しかし、第三波によって再びうやむやになってしまった印象を受けている。
②金融機関の対応力の低下
次に、コロナ禍での金融機関の対応力の低下である。
当然、企業の存続を判断するような場面においては、経営者の将来に対する認識を確認し、金融機関としてのスタンスや考え方を直接対面でしっかりコミュニケーションした上で対応すべきである。
しかし、在宅勤務やリモートワークが推奨され顧客接点が限られる中で、その対応をしようとしても時間的に限界がある。
結果として、優先順位をつけて対応せざるを得ない状況が続いており、本来あるべき全体の見極めのスピードから考えると、企業の見極めが遅れがちになっているものと推察される。
③メガバンクと地方のスピード感に格差
最後に、メガバンクと地方金融機関における役割や立場の違いによって、対応のスピード感に対する格差が生まれているのではないかと考えている。
比較的メガバンクは上述するような状況がありながらも、徐々に先行して重要度の高い企業から徐々に見極めが始まりつつあるとの認識である。
しかしながら、地方金融機関はまだまだその動きが鈍い。
地域金融機関が担っている役割のひとつとして、地域経済・地域雇用を守る使命を帯びている。それ故に、一企業の構造改革の影響が、その地域へ大きな影響を与えかねないことから、慎重になっているものではないかと考えられる。
「見極め」は、2021年度後半から
これらの理由から、足元において金融機関が融資先企業の見極めについて先延ばしになっていると感じている。

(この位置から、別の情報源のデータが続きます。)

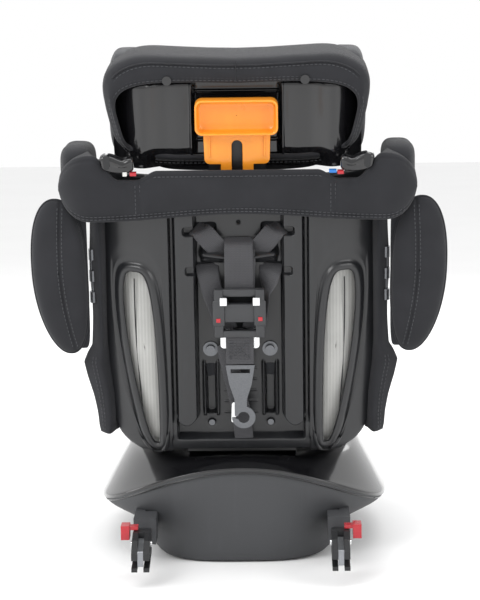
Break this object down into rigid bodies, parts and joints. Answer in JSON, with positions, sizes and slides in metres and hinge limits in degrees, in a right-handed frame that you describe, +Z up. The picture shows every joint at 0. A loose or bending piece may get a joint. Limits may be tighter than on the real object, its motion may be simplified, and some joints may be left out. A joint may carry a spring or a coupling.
{
  "type": "convertible car seat",
  "caption": "Swivelling convertible car seat on a base with rigid anchor connectors, fold-out side pods, sliding headrest, harness and top tether.",
  "frame": {"origin": "on the floor, on the axis that the seat swivels about", "axes": "+X is the child's left, +Y is the way the child faces, +Z is up"},
  "size_m": [0.597, 0.693, 0.7601],
  "materials": {
    "base_plastic": "matte",
    "gloss_black": "gloss",
    "black_plastic": "satin",
    "grey_plastic": "matte",
    "shell_plastic": "satin",
    "glide": "satin",
    "rubber": "matte",
    "red_plastic": "gloss",
    "orange_plastic": "gloss",
    "steel": "satin",
    "tether_steel": "satin",
    "chrome": "polished",
    "liner": "matte",
    "fabric": "woven",
    "webbing": "woven"
  },
  "bodies": {
    "base": {"base_shell": "base_plastic", "base_cover": "gloss_black", "swivel_drum": "black_plastic", "glide_ring": "glide", "grip_pads": "rubber", "arm_guides": "base_plastic"},
    "slide_lock": {"slide_lock_button": "red_plastic"},
    "anchor_frame": {"anchor_frame": "steel", "connector_left": "black_plastic", "connector_right": "black_plastic", "connector_pins": "chrome"},
    "jaw_left": {"jaw_left": "steel"},
    "jaw_right": {"jaw_right": "steel"},
    "release_left": {"release_tab_left": "red_plastic"},
    "release_right": {"release_tab_right": "red_plastic"},
    "turntable": {"turntable": "black_plastic", "swivel_retainer": "steel", "recline_pin": "steel"},
    "rotation_lever": {"rotation_lever": "grey_plastic"},
    "seat": {"back_shell": "shell_plastic", "side_wings": "shell_plastic", "seat_pan": "shell_plastic", "window_liners": "liner", "recline_arc": "steel", "shell_hardware": "steel", "seat_cushion": "fabric", "back_cushion": "fabric", "torso_bolsters": "fabric", "thigh_bolsters": "fabric", "shoulder_yoke": "fabric", "side_flaps": "fabric", "harness_straps": "webbing", "shoulder_pads": "fabric", "lap_straps": "webbing", "crotch_strap": "webbing", "buckle": "black_plastic", "harness_adjuster": "black_plastic", "rear_straps": "webbing", "splitter_plate": "chrome", "tether_web": "webbing", "tether_adjuster": "tether_steel", "tether_hook": "tether_steel", "belt_guides": "gloss_black", "guide_markers": "red_plastic", "pod_hinges": "steel"},
    "recline_lever": {"recline_lever": "grey_plastic"},
    "buckle_button": {"buckle_button": "red_plastic"},
    "harness_button": {"harness_button": "red_plastic"},
    "tether_gate": {"tether_gate": "chrome"},
    "belt_latch_left": {"belt_latch_left": "black_plastic"},
    "belt_latch_right": {"belt_latch_right": "black_plastic"},
    "headrest": {"headrest_shell": "gloss_black", "headrest_stem": "black_plastic", "headrest_pad": "fabric", "headrest_cover": "fabric", "headrest_snaps": "gloss_black"},
    "headrest_lever": {"headrest_lever": "orange_plastic"},
    "pod_left": {"pod_left": "fabric"},
    "pod_right": {"pod_right": "fabric"}
  },
  "joints": [
    {"name": "anchor_slide", "type": "slide", "parent": "base", "child": "anchor_frame", "axis": [0, -1, 0], "range_m": [-0.025, 0.015]},
    {"name": "slide_lock_press", "type": "slide", "parent": "base", "child": "slide_lock", "axis": [0, -1, 0], "range_m": [0, 0.006], "stiffness_N_per_m": 600},
    {"name": "anchor_jaw_left", "type": "hinge", "parent": "anchor_frame", "child": "jaw_left", "pos_m": [-0.14, -0.371, 0.056], "axis": [1, 0, 0], "range_deg": [-25, 0], "stiffness_Nm_per_rad": 0.6},
    {"name": "release_left_slide", "type": "slide", "parent": "anchor_frame", "child": "release_left", "axis": [0, 1, 0], "range_m": [0, 0.008], "stiffness_N_per_m": 500},
    {"name": "anchor_jaw_right", "type": "hinge", "parent": "anchor_frame", "child": "jaw_right", "pos_m": [0.14, -0.371, 0.056], "axis": [1, 0, 0], "range_deg": [-25, 0], "stiffness_Nm_per_rad": 0.6},
    {"name": "release_right_slide", "type": "slide", "parent": "anchor_frame", "child": "release_right", "axis": [0, 1, 0], "range_m": [0, 0.008], "stiffness_N_per_m": 500},
    {"name": "seat_swivel", "type": "hinge", "parent": "base", "child": "turntable", "pos_m": [0, 0, 0], "axis": [0, 0, 1], "continuous": true},
    {"name": "rotation_lever_pull", "type": "slide", "parent": "turntable", "child": "rotation_lever", "axis": [0, 1, 0], "range_m": [0, 0.01], "stiffness_N_per_m": 600},
    {"name": "seat_recline", "type": "hinge", "parent": "turntable", "child": "seat", "pos_m": [0, -0.178, 0.18], "axis": [1, 0, 0], "range_deg": [0, 12]},
    {"name": "recline_lever_pull", "type": "slide", "parent": "seat", "child": "recline_lever", "axis": [0, 1, 0], "range_m": [0, 0.012], "stiffness_N_per_m": 600},
    {"name": "buckle_press", "type": "slide", "parent": "seat", "child": "buckle_button", "axis": [0, -0.8829, -0.4695], "range_m": [0, 0.004], "stiffness_N_per_m": 800},
    {"name": "harness_release_press", "type": "slide", "parent": "seat", "child": "harness_button", "axis": [0, -1, 0], "range_m": [0, 0.0045], "stiffness_N_per_m": 800},
    {"name": "belt_latch_left_flip", "type": "hinge", "parent": "seat", "child": "belt_latch_left", "pos_m": [-0.182, -0.33692, 0.59574], "axis": [0, 0.9816, 0.1908], "range_deg": [0, 35], "stiffness_Nm_per_rad": 0.02},
    {"name": "belt_latch_right_flip", "type": "hinge", "parent": "seat", "child": "belt_latch_right", "pos_m": [0.182, -0.33692, 0.59574], "axis": [0, 0.9816, 0.1908], "range_deg": [-35, 0], "stiffness_Nm_per_rad": 0.02},
    {"name": "tether_gate_flip", "type": "hinge", "parent": "seat", "child": "tether_gate", "pos_m": [-0.009, -0.25573, 0.23358], "axis": [0, 0.9816, 0.1908], "range_deg": [-25, 0], "stiffness_Nm_per_rad": 0.02},
    {"name": "headrest_height", "type": "slide", "parent": "seat", "child": "headrest", "axis": [0, -0.1908, 0.9816], "range_m": [-0.042, 0.012]},
    {"name": "headrest_lever_pull", "type": "slide", "parent": "headrest", "child": "headrest_lever", "axis": [0, -0.1908, 0.9816], "range_m": [0, 0.008], "stiffness_N_per_m": 900},
    {"name": "pod_left_fold", "type": "hinge", "parent": "seat", "child": "pod_left", "pos_m": [-0.211, -0.25352, 0.42349], "axis": [0, -0.1908, 0.9816], "range_deg": [-88, 0]},
    {"name": "pod_right_fold", "type": "hinge", "parent": "seat", "child": "pod_right", "pos_m": [0.211, -0.25352, 0.42349], "axis": [0, -0.1908, 0.9816], "range_deg": [0, 88]}
  ]
}
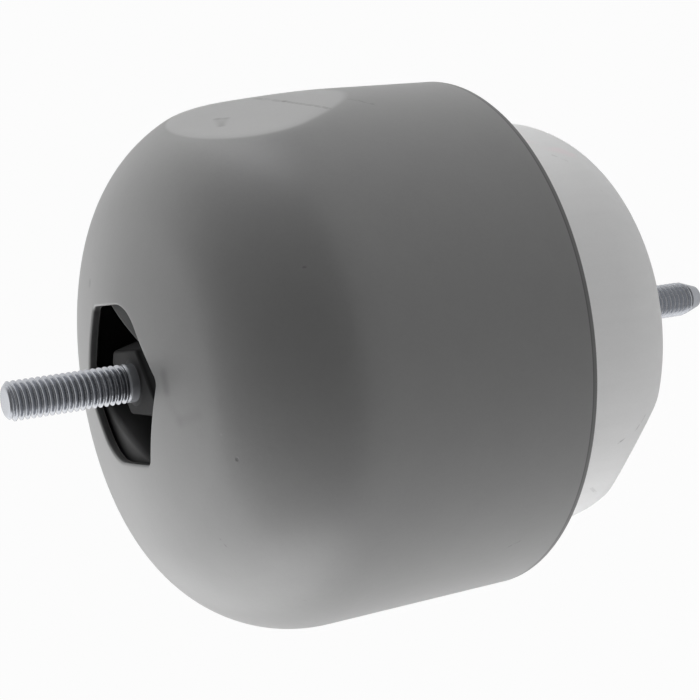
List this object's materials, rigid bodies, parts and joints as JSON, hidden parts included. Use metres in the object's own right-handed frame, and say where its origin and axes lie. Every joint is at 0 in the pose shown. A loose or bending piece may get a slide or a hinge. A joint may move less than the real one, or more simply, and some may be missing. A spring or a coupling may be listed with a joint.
{
  "type": "engine mount",
  "caption": "Fluid-damped engine mount: a rubber cartridge pressed into a steel bell, with a windowed crown, an aluminium can below and a threaded stud at each end.",
  "frame": {"origin": "centre of the flat seat under the lower can, on the studs' common axis", "axes": "+Z along the studs from the lower to the upper one, +X across the window's two flats, +Y from one of its rounded ridges to the other"},
  "size_m": [0.1104, 0.1104, 0.1702],
  "materials": {
    "cover_paint": "matte warm grey coating on a drawn steel sheet",
    "can_aluminium": "satin drawn aluminium with light scuffs",
    "stud_steel": "bluish zinc plating on steel",
    "core_casting": "cast aluminium under a dark bonding coat",
    "black_rubber": "matte moulded natural rubber",
    "ring_steel": "phosphated steel",
    "plate_aluminium": "die cast aluminium"
  },
  "bodies": {
    "root": {"dome_cover": "cover_paint", "upper_stud": "stud_steel", "core": "core_casting", "stop_pad_1": "black_rubber", "stop_pad_2": "black_rubber", "main_spring": "black_rubber", "spring_ring": "ring_steel", "upper_channel_plate": "plate_aluminium", "decoupler": "black_rubber", "lower_channel_plate": "plate_aluminium", "bellows": "black_rubber", "bellows_ring": "ring_steel", "lower_can": "can_aluminium", "base_plate": "ring_steel", "lower_stud": "stud_steel"}
  },
  "joints": []
}
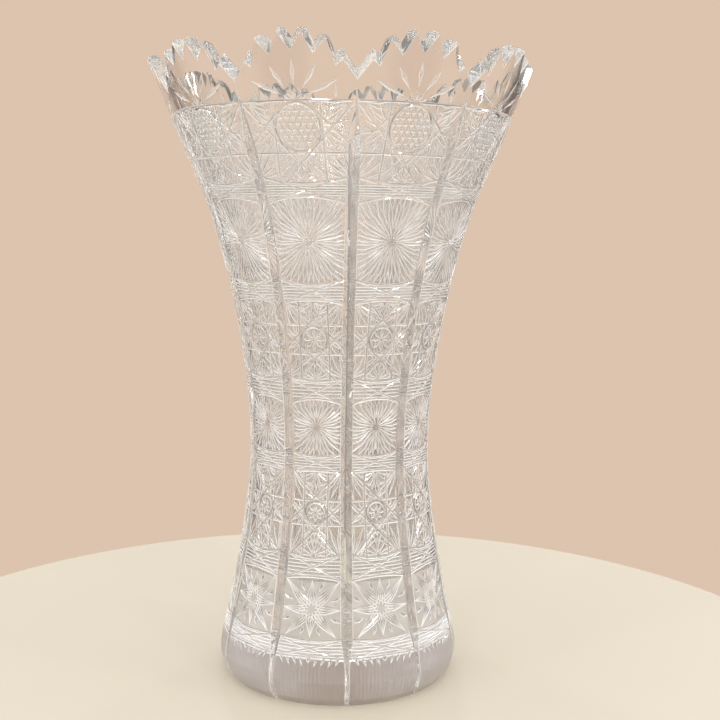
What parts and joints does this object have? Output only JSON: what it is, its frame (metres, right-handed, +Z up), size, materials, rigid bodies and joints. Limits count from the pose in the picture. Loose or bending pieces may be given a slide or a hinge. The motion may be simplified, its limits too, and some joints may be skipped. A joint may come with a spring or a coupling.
{
  "type": "cut crystal vase",
  "caption": "Tall flared vase of clear cut crystal, with a narrow waist, a solid foot, upright cut panels and a scalloped sawtooth rim.",
  "frame": {"origin": "centre of the ring that the foot stands on, at the bottom of the vase", "axes": "+Z up along the vase's axis, towards the mouth; -Y is the front, where one upright mitre cut faces"},
  "size_m": [0.217, 0.213, 0.3499],
  "materials": {
    "crystal": "polished and wheel cut"
  },
  "bodies": {
    "root": {"cut_glass_vessel": "crystal"}
  },
  "joints": []
}
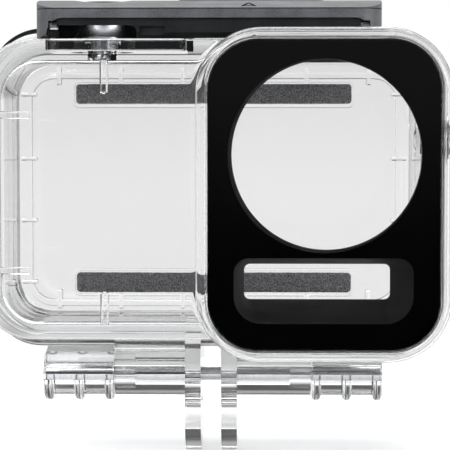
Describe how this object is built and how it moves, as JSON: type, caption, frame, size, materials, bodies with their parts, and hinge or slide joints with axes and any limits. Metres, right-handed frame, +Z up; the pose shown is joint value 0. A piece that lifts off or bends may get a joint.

一方、先述した通りこの状況は経済合理性を踏まえると、いつまでも続くはずもない。
すでに、各金融機関が緊急対応で貸し出せる金額枠の上限に達している企業も多数存在する。それが金融行政の大きな問題になりつつある状況を踏まえると、(ワクチン効果も含め、第三波が落ち着いてくる事を前提に)2021年度後半くらいから、「見極め」が始まってくるのではないかと私は予想している。
不良債権は地銀の死活問題
特に昨今の低金利により地銀の財務体力が落ちている中で、不良債権を増加させる事は地銀にとっても死活問題に発展しかねない。
ここで改めて本稿のタイトルにある「倒産状況」とは、まさに金融機関が融資対象先企業の「見極め」をどう考えるかによって変動するものであり、今まで述べてきた状況が、まさに2020年の倒産件数が2000年以降の最低水準であることの要因となっていると考えられる。
2021年度後半ごろから、潜在的な再生案件は急増する
一方、「特例リスケ計画策定支援」の数値に表れている通り、潜在的な再生案件は急増しており、このコロナ特例融資の出口戦略の検討と共に顕在化する。それが、2021年度後半くらいから急激に増えてくるのではないかという事が、現時点でのメインシナリオでないかと私は考えている。